NEW YORK (MarketWatch) -- Crude-oil futures declined Tuesday after rising more than 12% during a six-session winning streak, as traders locked in some gains and wondered whether the recent rally in energy prices is sustainable.

Crude for July delivery fell 74 cents, or 1.1%, to $67.84 a barrel in electronic trading on Globex.

Earlier, the contract had hit an intraday low of $66.48.

"Everyone is wondering whether the across-the-board rallies are for real or not, and whether prices have already over-discounted the modest signs of recovery we see cropping up," said Edward Meir, an analyst at MF Global.

"For the moment, we think there is still too much buy-side momentum to call a top in any of these markets, be it energy, U.S. equities, or base metals," Meir said in a note to clients.

Charts suggest that of the three, oil is the most overbought, suggesting that it may be the first to buckle under selling pressure, dragging the others down with it, Meir said.

On Monday, oil futures rallied 3.4% to close at $68.58 a barrel on the New York Mercantile Exchange, the highest settlement price for a front-month contract since Nov. 4.

For now, weakness in the U.S. dollar is a "major force" for oil, with "reduced" inventories a close second, said Charles Perry, president of energy-consulting firm Perry Management.

"Recovery of the economy worldwide is still too far ahead to drive the increases we are seeing," he said.

Anthony Sabino, a professor of law at St. John's University whose legal practice includes oil and gas law, said oil prices will likely fall from the current levels once oil stops tracking the gains in the Dow Jones Industrial Average.

"Only a major catastrophe ... could spike it," he said. "Even summer driving season in the U.S. will not significantly drive up the price."

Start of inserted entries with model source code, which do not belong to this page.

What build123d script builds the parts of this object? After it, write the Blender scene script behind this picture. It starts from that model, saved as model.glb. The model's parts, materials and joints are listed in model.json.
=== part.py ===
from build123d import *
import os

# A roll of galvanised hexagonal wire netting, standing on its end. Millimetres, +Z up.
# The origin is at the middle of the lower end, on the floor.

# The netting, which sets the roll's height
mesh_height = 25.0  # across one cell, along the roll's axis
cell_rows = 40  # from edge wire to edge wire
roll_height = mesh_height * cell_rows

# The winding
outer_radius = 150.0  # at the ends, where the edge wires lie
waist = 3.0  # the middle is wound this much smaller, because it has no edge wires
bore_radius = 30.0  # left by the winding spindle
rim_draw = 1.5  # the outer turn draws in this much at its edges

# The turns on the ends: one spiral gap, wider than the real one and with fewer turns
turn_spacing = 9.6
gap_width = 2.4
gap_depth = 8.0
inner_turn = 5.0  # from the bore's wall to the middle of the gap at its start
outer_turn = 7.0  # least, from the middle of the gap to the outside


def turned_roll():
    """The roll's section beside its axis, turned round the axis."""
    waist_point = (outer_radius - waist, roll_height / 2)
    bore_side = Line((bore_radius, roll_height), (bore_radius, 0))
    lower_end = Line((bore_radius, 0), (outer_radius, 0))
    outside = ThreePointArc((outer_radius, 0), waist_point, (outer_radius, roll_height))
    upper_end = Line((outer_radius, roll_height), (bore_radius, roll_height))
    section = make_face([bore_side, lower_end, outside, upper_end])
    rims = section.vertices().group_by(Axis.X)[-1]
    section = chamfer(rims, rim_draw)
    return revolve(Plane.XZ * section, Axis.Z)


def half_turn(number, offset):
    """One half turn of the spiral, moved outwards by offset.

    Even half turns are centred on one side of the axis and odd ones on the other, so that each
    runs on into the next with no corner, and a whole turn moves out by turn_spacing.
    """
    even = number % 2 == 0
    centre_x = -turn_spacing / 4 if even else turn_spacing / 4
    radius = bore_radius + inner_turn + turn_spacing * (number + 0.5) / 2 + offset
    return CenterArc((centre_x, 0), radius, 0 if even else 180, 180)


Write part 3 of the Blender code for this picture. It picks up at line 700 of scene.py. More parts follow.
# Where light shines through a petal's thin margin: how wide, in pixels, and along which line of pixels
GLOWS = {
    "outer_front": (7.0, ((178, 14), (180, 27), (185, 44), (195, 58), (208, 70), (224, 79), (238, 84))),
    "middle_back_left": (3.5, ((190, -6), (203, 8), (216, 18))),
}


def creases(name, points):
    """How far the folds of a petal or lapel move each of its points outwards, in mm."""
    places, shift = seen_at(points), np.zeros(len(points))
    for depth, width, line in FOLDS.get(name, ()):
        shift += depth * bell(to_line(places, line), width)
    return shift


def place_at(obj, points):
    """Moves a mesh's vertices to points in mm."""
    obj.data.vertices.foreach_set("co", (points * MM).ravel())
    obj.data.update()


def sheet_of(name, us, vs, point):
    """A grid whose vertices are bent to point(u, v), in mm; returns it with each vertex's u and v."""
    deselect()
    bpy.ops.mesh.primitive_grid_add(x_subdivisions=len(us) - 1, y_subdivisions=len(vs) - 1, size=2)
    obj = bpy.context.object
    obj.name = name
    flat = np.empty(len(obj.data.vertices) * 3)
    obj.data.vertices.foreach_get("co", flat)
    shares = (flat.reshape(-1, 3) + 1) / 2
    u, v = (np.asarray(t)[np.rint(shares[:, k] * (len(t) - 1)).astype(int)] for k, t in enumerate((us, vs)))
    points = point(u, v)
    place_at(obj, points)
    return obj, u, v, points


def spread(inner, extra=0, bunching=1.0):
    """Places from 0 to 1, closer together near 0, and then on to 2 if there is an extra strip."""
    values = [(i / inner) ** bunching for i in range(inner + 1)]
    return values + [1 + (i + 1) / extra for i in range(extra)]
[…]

But Perry said crude prices may climb to $70 within a week -- assuming data this week shows another drop in crude inventories.

Supply data ahead

The U.S. Energy Information Administration will report on Wednesday morning the latest data on U.S. petroleum supplies.

Separately, the American Petroleum Institute will release its inventory report late Tuesday afternoon.

Analysts expect weekly oil inventory data to show U.S. commercial crude stocks declined 2 million barrels the week ended May 29, according to a Platts survey of analysts.

"Despite an expected influx of crude imports as previously-held oil in floating storage offloads, a continued increase in refinery utilization rates will likely keep crude inventories on a down trend," said Linda Rafield, Platts senior oil analyst, in a note.

Gasoline stocks are expected to drop 1.5 million barrels, while middle distillate inventories are projected to rise by 950,000 barrels, the Platts survey showed.

Also on Globex Tuesday, July reformulated gasoline was flat at $1.92 a gallon and July heating oil fell 2 cents to $1.76 a gallon.

July natural gas futures dropped 2 cents to $4.222 per million British thermal units.